▶ Aim of the exercise
Extract the lines that carry the string "This" from the listing.

▼

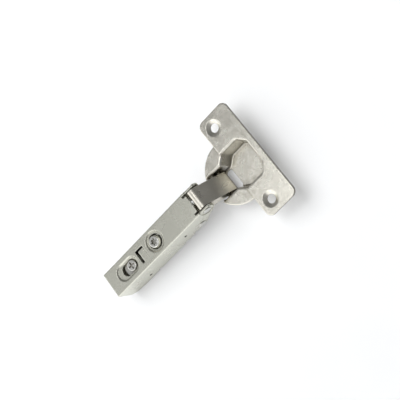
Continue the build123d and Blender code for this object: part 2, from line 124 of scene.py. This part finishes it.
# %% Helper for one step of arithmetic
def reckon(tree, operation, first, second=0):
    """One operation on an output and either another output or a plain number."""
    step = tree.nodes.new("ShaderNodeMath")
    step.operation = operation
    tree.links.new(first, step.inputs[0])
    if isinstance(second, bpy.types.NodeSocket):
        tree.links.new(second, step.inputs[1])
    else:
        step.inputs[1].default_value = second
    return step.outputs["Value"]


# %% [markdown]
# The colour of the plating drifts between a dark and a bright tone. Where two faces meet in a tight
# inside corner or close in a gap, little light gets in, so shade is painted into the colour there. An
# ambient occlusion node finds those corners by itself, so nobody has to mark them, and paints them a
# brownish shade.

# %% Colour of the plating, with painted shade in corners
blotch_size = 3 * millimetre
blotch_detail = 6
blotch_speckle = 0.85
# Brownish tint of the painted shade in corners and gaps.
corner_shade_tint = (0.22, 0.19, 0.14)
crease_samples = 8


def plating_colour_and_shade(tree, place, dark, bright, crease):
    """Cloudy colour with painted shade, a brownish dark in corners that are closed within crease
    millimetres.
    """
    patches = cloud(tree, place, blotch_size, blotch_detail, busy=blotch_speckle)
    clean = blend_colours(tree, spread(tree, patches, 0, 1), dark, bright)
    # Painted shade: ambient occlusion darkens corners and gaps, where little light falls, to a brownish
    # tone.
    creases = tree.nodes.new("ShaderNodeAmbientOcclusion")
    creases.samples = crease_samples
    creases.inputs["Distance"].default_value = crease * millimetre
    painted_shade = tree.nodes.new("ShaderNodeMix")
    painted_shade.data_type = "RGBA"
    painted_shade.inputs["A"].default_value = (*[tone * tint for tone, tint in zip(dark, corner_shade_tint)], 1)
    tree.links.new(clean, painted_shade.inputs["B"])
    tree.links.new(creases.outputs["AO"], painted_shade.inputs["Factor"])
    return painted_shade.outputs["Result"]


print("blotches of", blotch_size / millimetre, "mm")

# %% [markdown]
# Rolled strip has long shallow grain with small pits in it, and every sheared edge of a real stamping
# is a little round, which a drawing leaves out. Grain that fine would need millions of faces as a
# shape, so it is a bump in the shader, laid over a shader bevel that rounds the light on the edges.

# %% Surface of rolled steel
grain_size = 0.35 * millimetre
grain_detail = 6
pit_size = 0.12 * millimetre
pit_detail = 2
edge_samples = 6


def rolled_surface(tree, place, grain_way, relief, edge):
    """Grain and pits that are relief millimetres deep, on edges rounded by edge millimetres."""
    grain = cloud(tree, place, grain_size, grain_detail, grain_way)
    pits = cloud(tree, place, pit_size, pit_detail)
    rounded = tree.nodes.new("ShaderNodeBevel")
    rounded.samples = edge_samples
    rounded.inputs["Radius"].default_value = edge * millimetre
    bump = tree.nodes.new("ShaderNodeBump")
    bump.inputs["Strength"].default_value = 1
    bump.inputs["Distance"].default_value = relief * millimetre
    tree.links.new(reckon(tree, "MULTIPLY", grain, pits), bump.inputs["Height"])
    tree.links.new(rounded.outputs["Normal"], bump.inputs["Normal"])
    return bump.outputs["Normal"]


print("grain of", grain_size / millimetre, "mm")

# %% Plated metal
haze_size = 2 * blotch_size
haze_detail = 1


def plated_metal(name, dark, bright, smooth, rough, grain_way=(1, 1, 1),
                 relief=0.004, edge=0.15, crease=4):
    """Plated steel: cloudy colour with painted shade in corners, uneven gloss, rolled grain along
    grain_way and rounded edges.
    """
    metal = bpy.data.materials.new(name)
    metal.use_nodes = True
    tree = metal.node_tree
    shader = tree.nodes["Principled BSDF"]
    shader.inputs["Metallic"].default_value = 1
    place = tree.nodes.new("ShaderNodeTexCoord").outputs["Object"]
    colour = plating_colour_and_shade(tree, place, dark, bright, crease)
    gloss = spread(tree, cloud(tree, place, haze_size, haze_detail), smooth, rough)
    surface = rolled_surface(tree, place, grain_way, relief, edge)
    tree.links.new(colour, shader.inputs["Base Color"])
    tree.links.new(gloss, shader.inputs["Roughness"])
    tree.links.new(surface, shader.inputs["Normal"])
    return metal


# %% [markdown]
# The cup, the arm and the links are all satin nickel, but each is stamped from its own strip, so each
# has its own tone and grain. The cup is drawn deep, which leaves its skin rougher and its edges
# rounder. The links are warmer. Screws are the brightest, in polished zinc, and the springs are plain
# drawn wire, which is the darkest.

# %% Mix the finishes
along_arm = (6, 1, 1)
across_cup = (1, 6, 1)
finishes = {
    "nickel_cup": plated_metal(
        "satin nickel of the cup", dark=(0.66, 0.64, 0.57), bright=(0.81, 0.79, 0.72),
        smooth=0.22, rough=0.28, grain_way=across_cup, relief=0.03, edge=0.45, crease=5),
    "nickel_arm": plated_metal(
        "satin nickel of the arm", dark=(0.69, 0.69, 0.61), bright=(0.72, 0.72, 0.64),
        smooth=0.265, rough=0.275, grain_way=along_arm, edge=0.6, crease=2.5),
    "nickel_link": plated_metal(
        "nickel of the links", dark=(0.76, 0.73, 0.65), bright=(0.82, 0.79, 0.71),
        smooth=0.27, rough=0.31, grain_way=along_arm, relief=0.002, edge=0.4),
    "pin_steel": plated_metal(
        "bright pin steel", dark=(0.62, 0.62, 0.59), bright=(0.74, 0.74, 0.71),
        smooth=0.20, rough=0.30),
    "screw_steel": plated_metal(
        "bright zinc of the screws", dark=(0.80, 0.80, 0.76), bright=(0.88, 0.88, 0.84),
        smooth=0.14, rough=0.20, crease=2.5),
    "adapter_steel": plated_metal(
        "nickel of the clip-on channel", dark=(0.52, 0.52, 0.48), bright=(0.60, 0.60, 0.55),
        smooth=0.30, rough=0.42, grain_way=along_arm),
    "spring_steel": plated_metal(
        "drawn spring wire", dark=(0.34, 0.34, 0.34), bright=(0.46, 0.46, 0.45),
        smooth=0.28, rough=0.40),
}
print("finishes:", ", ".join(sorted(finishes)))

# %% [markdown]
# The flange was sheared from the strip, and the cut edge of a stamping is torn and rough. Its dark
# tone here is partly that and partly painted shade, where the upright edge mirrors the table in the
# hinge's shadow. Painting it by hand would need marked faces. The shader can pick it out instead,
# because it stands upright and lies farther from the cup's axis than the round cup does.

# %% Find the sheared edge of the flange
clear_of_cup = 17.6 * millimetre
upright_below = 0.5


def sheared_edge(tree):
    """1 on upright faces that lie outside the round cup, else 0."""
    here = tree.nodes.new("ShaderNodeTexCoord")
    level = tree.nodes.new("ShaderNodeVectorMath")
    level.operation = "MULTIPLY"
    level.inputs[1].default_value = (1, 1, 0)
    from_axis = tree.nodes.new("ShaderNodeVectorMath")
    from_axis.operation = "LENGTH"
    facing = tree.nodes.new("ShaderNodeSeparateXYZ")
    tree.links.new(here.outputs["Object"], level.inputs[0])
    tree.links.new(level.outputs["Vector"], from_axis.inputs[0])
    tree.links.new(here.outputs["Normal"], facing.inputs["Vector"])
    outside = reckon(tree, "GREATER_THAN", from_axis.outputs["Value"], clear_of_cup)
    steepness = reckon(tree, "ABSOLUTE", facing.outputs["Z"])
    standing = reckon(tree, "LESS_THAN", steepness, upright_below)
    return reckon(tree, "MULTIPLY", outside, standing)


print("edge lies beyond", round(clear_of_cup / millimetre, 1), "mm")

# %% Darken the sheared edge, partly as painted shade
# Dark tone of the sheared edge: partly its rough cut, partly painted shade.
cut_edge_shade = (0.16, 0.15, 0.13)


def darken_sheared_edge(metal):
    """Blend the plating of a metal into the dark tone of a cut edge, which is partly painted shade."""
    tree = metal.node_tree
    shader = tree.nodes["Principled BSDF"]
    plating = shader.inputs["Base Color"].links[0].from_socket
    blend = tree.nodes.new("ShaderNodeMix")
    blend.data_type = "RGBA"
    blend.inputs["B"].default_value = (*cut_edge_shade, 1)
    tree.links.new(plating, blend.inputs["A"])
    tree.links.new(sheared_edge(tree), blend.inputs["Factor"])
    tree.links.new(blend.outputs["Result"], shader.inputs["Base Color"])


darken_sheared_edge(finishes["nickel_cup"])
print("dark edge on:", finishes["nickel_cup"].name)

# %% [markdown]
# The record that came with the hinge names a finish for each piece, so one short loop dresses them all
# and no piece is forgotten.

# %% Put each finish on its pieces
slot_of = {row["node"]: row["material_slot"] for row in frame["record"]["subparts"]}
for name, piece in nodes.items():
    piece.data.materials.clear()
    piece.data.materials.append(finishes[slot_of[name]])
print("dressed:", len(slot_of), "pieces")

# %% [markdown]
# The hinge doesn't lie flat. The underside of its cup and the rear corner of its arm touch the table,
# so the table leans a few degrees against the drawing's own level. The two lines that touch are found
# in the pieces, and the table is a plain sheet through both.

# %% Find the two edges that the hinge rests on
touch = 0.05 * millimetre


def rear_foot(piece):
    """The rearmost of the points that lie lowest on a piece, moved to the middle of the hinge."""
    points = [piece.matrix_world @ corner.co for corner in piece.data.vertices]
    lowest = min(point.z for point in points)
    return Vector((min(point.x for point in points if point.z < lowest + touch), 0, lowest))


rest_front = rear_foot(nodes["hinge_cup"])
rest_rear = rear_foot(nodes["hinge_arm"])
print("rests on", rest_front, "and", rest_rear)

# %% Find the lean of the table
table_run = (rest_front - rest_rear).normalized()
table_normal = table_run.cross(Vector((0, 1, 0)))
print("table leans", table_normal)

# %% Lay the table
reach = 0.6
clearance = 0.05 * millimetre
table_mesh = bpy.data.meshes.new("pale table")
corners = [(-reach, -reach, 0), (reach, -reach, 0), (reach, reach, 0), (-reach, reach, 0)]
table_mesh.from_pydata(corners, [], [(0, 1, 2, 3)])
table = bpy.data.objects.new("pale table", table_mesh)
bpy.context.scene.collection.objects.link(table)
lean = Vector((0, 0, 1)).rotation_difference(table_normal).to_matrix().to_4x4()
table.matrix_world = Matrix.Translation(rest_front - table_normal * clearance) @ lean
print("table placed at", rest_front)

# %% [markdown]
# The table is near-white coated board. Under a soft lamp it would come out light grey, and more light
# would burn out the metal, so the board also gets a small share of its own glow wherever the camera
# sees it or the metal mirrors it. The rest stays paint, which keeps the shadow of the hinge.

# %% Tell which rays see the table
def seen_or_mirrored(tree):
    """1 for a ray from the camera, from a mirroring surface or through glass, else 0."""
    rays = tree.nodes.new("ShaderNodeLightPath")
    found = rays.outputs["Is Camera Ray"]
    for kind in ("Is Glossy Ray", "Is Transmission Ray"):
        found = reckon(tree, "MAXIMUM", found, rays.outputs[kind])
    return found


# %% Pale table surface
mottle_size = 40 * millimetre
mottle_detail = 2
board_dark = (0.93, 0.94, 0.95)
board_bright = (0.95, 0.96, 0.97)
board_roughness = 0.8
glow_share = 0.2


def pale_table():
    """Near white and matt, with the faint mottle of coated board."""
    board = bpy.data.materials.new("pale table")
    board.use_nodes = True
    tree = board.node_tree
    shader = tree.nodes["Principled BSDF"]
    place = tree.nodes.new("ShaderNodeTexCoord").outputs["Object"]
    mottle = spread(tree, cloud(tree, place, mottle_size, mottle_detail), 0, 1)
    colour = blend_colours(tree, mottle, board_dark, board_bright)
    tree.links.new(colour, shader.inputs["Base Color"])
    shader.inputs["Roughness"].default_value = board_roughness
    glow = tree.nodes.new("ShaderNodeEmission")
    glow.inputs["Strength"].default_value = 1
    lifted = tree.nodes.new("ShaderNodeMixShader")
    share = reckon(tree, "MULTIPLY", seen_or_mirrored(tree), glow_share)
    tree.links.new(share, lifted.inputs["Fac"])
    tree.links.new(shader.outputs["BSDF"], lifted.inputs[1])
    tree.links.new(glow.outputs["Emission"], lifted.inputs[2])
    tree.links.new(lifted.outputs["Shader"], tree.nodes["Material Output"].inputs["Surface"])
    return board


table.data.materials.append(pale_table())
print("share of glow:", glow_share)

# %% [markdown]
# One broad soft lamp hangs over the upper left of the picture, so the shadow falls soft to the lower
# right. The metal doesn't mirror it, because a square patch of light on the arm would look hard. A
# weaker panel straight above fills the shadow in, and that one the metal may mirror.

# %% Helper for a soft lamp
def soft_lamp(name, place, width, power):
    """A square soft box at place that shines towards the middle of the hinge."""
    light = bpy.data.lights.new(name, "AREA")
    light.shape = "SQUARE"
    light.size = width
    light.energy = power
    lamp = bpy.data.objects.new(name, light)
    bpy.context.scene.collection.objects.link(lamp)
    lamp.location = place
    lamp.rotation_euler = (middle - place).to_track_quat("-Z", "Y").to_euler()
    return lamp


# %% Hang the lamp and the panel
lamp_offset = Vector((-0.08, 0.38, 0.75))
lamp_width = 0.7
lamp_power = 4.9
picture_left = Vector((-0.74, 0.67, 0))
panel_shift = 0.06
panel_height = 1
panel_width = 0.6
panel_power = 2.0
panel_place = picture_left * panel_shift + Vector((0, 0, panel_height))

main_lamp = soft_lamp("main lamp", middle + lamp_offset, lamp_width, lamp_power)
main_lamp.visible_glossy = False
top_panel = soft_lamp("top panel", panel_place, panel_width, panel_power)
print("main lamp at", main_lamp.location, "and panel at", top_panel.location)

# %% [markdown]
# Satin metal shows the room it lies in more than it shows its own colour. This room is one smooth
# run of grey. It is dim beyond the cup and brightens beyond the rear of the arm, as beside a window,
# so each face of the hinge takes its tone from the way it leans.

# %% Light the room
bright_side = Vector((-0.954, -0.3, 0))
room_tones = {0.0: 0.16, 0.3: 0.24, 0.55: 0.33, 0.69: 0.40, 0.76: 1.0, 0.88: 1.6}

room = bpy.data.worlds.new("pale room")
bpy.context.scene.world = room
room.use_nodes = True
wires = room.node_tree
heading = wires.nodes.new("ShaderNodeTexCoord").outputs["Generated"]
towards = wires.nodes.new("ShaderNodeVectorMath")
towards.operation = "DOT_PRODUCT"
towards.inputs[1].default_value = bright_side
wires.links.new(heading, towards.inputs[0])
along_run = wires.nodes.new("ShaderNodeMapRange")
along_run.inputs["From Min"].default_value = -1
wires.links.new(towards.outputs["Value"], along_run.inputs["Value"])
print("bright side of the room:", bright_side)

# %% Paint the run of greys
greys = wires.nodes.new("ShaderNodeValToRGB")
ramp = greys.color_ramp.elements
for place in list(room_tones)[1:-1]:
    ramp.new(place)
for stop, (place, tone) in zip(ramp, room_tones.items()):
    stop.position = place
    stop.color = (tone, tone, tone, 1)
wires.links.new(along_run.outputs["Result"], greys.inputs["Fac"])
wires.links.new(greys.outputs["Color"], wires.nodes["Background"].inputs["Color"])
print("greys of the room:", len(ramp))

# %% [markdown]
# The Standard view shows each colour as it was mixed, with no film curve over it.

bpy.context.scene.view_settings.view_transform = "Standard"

▲

▶ Task output
Continue the build123d and Blender code for this object: part 2, from line 124 of scene.py. This part finishes it.
# Satin metal shows the room it lies in more than it shows its own colour. This room is one smooth